**EXERCISE INSTRUCTIONS**
All of the data below must be repeated exactly.

[Scripts that build objects]
-*-*-

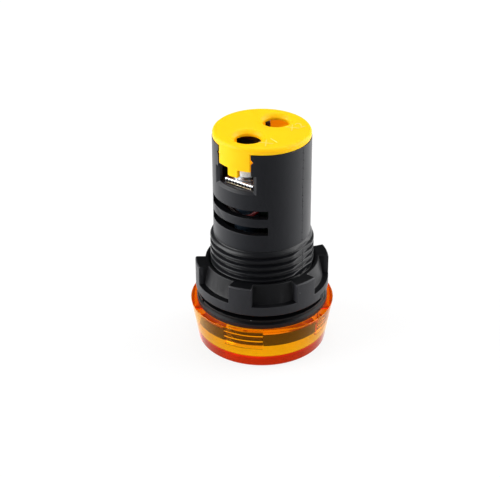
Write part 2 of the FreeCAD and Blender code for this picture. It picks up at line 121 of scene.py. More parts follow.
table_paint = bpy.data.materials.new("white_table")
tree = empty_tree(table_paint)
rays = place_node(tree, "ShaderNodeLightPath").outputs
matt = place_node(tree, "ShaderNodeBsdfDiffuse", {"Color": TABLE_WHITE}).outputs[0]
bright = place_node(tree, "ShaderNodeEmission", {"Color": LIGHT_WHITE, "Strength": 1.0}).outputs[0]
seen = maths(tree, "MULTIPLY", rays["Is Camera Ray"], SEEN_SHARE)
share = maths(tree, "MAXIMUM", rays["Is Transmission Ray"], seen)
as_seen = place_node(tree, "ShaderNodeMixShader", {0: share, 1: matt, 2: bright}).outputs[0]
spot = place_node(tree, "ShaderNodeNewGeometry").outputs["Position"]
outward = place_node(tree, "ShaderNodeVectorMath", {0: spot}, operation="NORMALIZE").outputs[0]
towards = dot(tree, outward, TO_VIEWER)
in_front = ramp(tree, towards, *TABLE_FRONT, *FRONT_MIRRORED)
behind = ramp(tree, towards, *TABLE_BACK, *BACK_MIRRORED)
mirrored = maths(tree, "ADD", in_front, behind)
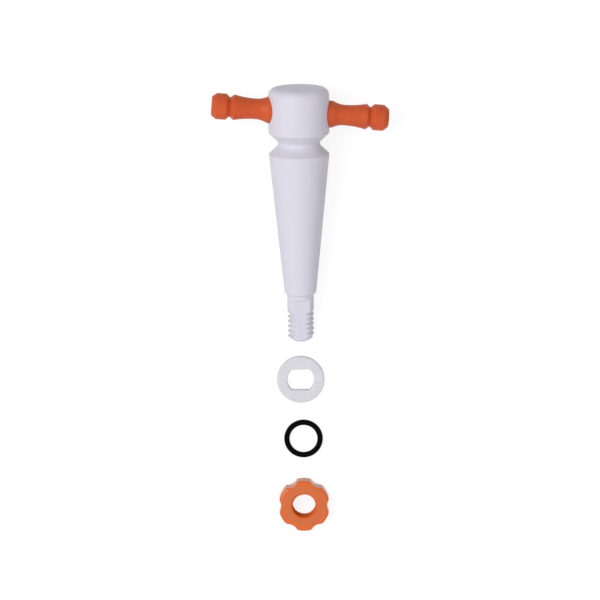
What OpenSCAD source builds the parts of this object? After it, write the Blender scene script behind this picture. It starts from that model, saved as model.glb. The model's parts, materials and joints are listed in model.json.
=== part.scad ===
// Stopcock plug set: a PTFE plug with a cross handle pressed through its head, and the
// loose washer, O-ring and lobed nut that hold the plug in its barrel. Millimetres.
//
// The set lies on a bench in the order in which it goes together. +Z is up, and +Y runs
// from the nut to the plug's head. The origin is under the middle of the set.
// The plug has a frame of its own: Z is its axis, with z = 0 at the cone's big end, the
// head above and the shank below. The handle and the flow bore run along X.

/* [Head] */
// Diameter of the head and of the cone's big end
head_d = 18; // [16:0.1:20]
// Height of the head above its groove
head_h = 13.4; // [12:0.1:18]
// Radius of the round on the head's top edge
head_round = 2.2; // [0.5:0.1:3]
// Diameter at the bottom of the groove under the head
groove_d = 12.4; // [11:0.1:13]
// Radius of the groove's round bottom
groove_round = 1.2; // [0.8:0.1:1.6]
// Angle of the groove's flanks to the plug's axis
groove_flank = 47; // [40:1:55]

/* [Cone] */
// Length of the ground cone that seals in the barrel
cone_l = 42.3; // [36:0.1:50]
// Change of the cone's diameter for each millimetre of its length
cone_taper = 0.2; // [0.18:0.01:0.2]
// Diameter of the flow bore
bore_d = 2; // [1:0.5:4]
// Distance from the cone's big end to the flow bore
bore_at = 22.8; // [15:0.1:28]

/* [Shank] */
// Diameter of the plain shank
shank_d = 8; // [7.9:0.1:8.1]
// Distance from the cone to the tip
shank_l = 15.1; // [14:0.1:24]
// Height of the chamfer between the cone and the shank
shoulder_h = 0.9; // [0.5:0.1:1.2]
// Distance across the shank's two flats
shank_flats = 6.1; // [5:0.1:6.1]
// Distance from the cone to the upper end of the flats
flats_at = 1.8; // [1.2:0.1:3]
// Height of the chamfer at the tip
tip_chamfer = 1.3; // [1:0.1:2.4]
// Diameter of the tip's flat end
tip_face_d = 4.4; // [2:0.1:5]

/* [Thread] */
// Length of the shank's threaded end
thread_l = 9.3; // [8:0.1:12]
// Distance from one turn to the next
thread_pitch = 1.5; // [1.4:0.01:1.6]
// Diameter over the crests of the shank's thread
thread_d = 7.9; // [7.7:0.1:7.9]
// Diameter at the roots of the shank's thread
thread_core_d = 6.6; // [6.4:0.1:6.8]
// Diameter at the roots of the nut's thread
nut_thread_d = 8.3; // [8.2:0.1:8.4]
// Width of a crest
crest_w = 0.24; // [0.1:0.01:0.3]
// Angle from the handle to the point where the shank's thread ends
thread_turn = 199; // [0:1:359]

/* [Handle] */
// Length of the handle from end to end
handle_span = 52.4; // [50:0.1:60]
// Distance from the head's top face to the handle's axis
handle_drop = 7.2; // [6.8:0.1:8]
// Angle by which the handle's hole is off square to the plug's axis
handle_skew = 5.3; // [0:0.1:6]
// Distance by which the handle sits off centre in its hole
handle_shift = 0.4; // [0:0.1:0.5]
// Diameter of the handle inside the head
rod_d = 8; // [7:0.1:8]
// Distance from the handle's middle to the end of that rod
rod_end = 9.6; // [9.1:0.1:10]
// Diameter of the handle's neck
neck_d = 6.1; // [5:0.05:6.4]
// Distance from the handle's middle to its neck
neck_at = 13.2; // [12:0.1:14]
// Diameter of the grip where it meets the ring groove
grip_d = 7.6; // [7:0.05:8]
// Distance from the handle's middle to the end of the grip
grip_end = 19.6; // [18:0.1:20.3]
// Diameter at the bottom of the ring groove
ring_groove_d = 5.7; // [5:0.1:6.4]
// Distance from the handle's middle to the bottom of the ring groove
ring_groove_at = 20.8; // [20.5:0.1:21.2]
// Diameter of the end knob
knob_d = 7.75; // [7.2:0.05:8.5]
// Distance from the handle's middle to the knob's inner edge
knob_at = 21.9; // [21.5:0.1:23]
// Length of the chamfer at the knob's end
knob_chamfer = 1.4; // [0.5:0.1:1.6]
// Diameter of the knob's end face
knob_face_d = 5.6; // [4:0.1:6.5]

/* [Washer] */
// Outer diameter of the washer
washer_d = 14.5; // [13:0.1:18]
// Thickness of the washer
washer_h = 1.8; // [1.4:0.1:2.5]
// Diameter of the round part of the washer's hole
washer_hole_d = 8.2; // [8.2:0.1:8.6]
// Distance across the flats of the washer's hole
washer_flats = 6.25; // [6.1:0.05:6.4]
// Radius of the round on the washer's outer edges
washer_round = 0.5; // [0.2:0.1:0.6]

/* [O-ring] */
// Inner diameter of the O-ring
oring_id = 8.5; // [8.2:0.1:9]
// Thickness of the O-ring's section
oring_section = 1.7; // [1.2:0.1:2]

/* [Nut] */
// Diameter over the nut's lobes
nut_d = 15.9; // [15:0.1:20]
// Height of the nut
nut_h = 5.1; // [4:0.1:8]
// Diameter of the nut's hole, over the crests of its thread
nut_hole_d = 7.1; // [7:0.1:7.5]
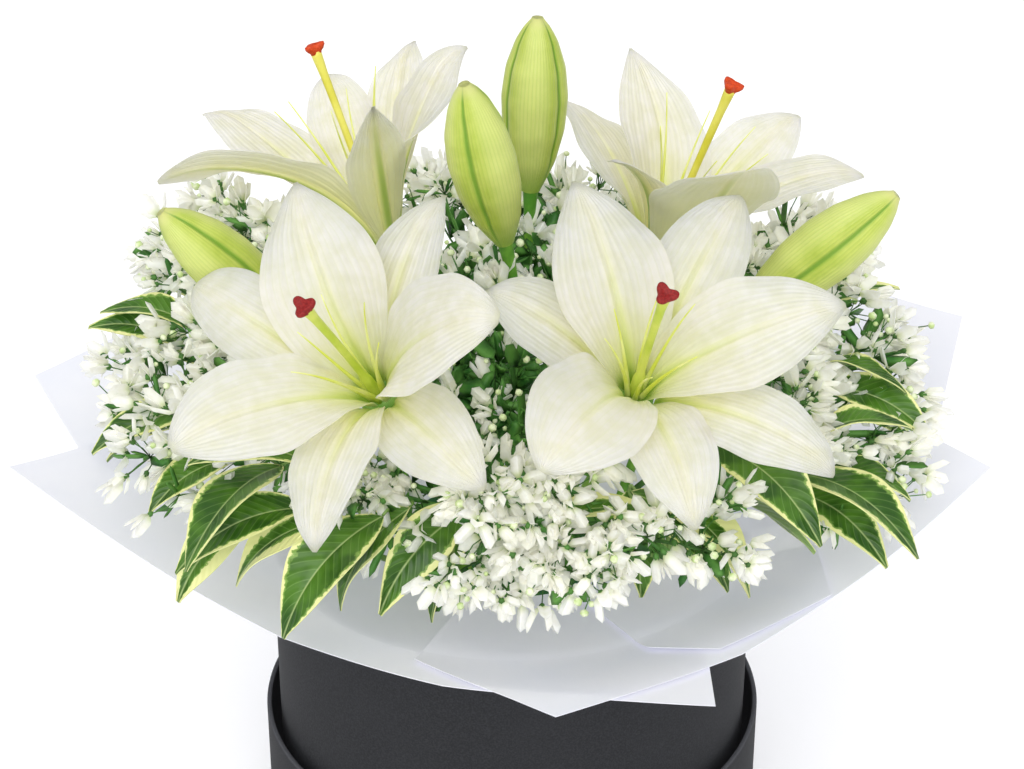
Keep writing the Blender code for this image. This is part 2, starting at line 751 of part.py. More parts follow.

-*-*-

**SOLUTION FOR THIS PROBLEM**
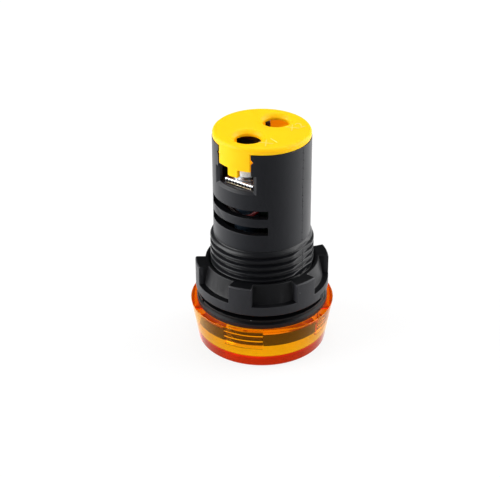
Write part 2 of the FreeCAD and Blender code for this picture. It picks up at line 121 of scene.py. More parts follow.
table_paint = bpy.data.materials.new("white_table")
tree = empty_tree(table_paint)
rays = place_node(tree, "ShaderNodeLightPath").outputs
matt = place_node(tree, "ShaderNodeBsdfDiffuse", {"Color": TABLE_WHITE}).outputs[0]
bright = place_node(tree, "ShaderNodeEmission", {"Color": LIGHT_WHITE, "Strength": 1.0}).outputs[0]
seen = maths(tree, "MULTIPLY", rays["Is Camera Ray"], SEEN_SHARE)
share = maths(tree, "MAXIMUM", rays["Is Transmission Ray"], seen)
as_seen = place_node(tree, "ShaderNodeMixShader", {0: share, 1: matt, 2: bright}).outputs[0]
spot = place_node(tree, "ShaderNodeNewGeometry").outputs["Position"]
outward = place_node(tree, "ShaderNodeVectorMath", {0: spot}, operation="NORMALIZE").outputs[0]
towards = dot(tree, outward, TO_VIEWER)
in_front = ramp(tree, towards, *TABLE_FRONT, *FRONT_MIRRORED)
behind = ramp(tree, towards, *TABLE_BACK, *BACK_MIRRORED)
mirrored = maths(tree, "ADD", in_front, behind)
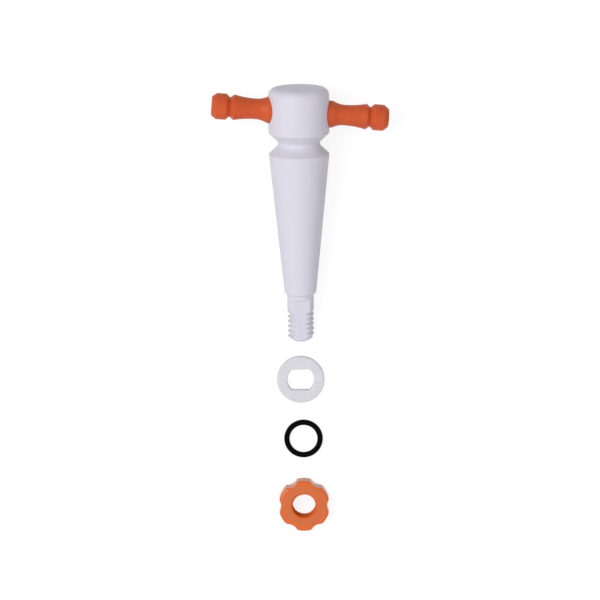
What OpenSCAD source builds the parts of this object? After it, write the Blender scene script behind this picture. It starts from that model, saved as model.glb. The model's parts, materials and joints are listed in model.json.
=== part.scad ===
// Stopcock plug set: a PTFE plug with a cross handle pressed through its head, and the
// loose washer, O-ring and lobed nut that hold the plug in its barrel. Millimetres.
//
// The set lies on a bench in the order in which it goes together. +Z is up, and +Y runs
// from the nut to the plug's head. The origin is under the middle of the set.
// The plug has a frame of its own: Z is its axis, with z = 0 at the cone's big end, the
// head above and the shank below. The handle and the flow bore run along X.

/* [Head] */
// Diameter of the head and of the cone's big end
head_d = 18; // [16:0.1:20]
// Height of the head above its groove
head_h = 13.4; // [12:0.1:18]
// Radius of the round on the head's top edge
head_round = 2.2; // [0.5:0.1:3]
// Diameter at the bottom of the groove under the head
groove_d = 12.4; // [11:0.1:13]
// Radius of the groove's round bottom
groove_round = 1.2; // [0.8:0.1:1.6]
// Angle of the groove's flanks to the plug's axis
groove_flank = 47; // [40:1:55]

/* [Cone] */
// Length of the ground cone that seals in the barrel
cone_l = 42.3; // [36:0.1:50]
// Change of the cone's diameter for each millimetre of its length
cone_taper = 0.2; // [0.18:0.01:0.2]
// Diameter of the flow bore
bore_d = 2; // [1:0.5:4]
// Distance from the cone's big end to the flow bore
bore_at = 22.8; // [15:0.1:28]

/* [Shank] */
// Diameter of the plain shank
shank_d = 8; // [7.9:0.1:8.1]
// Distance from the cone to the tip
shank_l = 15.1; // [14:0.1:24]
// Height of the chamfer between the cone and the shank
shoulder_h = 0.9; // [0.5:0.1:1.2]
// Distance across the shank's two flats
shank_flats = 6.1; // [5:0.1:6.1]
// Distance from the cone to the upper end of the flats
flats_at = 1.8; // [1.2:0.1:3]
// Height of the chamfer at the tip
tip_chamfer = 1.3; // [1:0.1:2.4]
// Diameter of the tip's flat end
tip_face_d = 4.4; // [2:0.1:5]

/* [Thread] */
// Length of the shank's threaded end
thread_l = 9.3; // [8:0.1:12]
// Distance from one turn to the next
thread_pitch = 1.5; // [1.4:0.01:1.6]
// Diameter over the crests of the shank's thread
thread_d = 7.9; // [7.7:0.1:7.9]
// Diameter at the roots of the shank's thread
thread_core_d = 6.6; // [6.4:0.1:6.8]
// Diameter at the roots of the nut's thread
nut_thread_d = 8.3; // [8.2:0.1:8.4]
// Width of a crest
crest_w = 0.24; // [0.1:0.01:0.3]
// Angle from the handle to the point where the shank's thread ends
thread_turn = 199; // [0:1:359]

/* [Handle] */
// Length of the handle from end to end
handle_span = 52.4; // [50:0.1:60]
// Distance from the head's top face to the handle's axis
handle_drop = 7.2; // [6.8:0.1:8]
// Angle by which the handle's hole is off square to the plug's axis
handle_skew = 5.3; // [0:0.1:6]
// Distance by which the handle sits off centre in its hole
handle_shift = 0.4; // [0:0.1:0.5]
// Diameter of the handle inside the head
rod_d = 8; // [7:0.1:8]
// Distance from the handle's middle to the end of that rod
rod_end = 9.6; // [9.1:0.1:10]
// Diameter of the handle's neck
neck_d = 6.1; // [5:0.05:6.4]
// Distance from the handle's middle to its neck
neck_at = 13.2; // [12:0.1:14]
// Diameter of the grip where it meets the ring groove
grip_d = 7.6; // [7:0.05:8]
// Distance from the handle's middle to the end of the grip
grip_end = 19.6; // [18:0.1:20.3]
// Diameter at the bottom of the ring groove
ring_groove_d = 5.7; // [5:0.1:6.4]
// Distance from the handle's middle to the bottom of the ring groove
ring_groove_at = 20.8; // [20.5:0.1:21.2]
// Diameter of the end knob
knob_d = 7.75; // [7.2:0.05:8.5]
// Distance from the handle's middle to the knob's inner edge
knob_at = 21.9; // [21.5:0.1:23]
// Length of the chamfer at the knob's end
knob_chamfer = 1.4; // [0.5:0.1:1.6]
// Diameter of the knob's end face
knob_face_d = 5.6; // [4:0.1:6.5]

/* [Washer] */
// Outer diameter of the washer
washer_d = 14.5; // [13:0.1:18]
// Thickness of the washer
washer_h = 1.8; // [1.4:0.1:2.5]
// Diameter of the round part of the washer's hole
washer_hole_d = 8.2; // [8.2:0.1:8.6]
// Distance across the flats of the washer's hole
washer_flats = 6.25; // [6.1:0.05:6.4]
// Radius of the round on the washer's outer edges
washer_round = 0.5; // [0.2:0.1:0.6]

/* [O-ring] */
// Inner diameter of the O-ring
oring_id = 8.5; // [8.2:0.1:9]
// Thickness of the O-ring's section
oring_section = 1.7; // [1.2:0.1:2]

/* [Nut] */
// Diameter over the nut's lobes
nut_d = 15.9; // [15:0.1:20]
// Height of the nut
nut_h = 5.1; // [4:0.1:8]
// Diameter of the nut's hole, over the crests of its thread
nut_hole_d = 7.1; // [7:0.1:7.5]
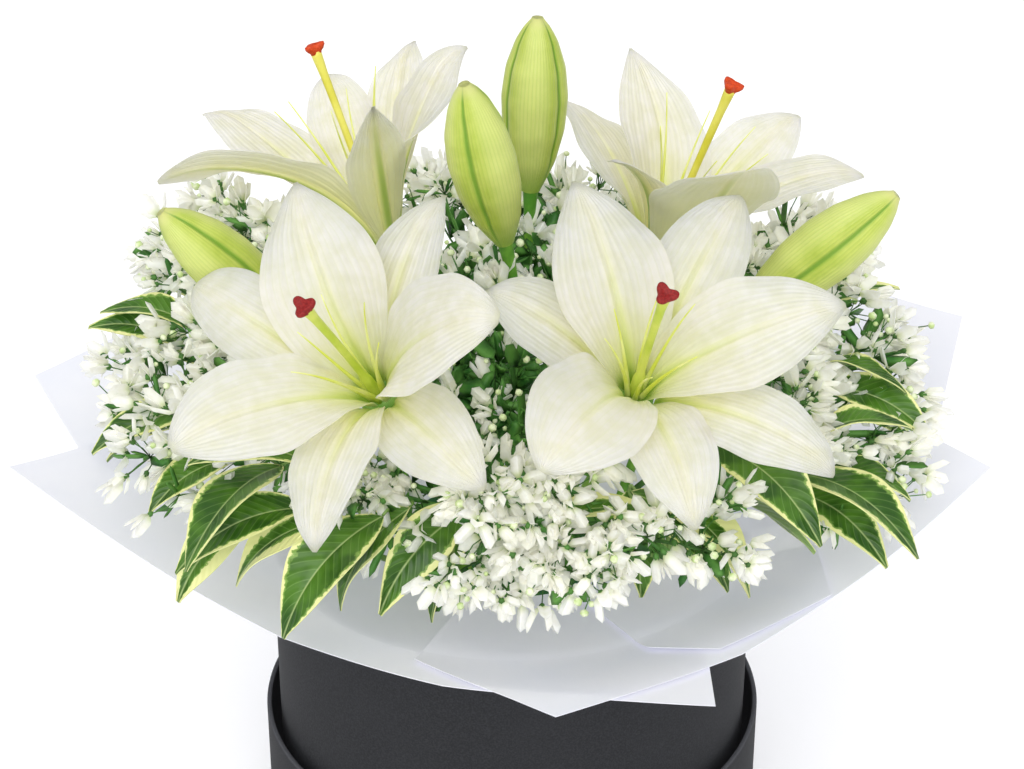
Keep writing the Blender code for this image. This is part 2, starting at line 751 of part.py. More parts follow.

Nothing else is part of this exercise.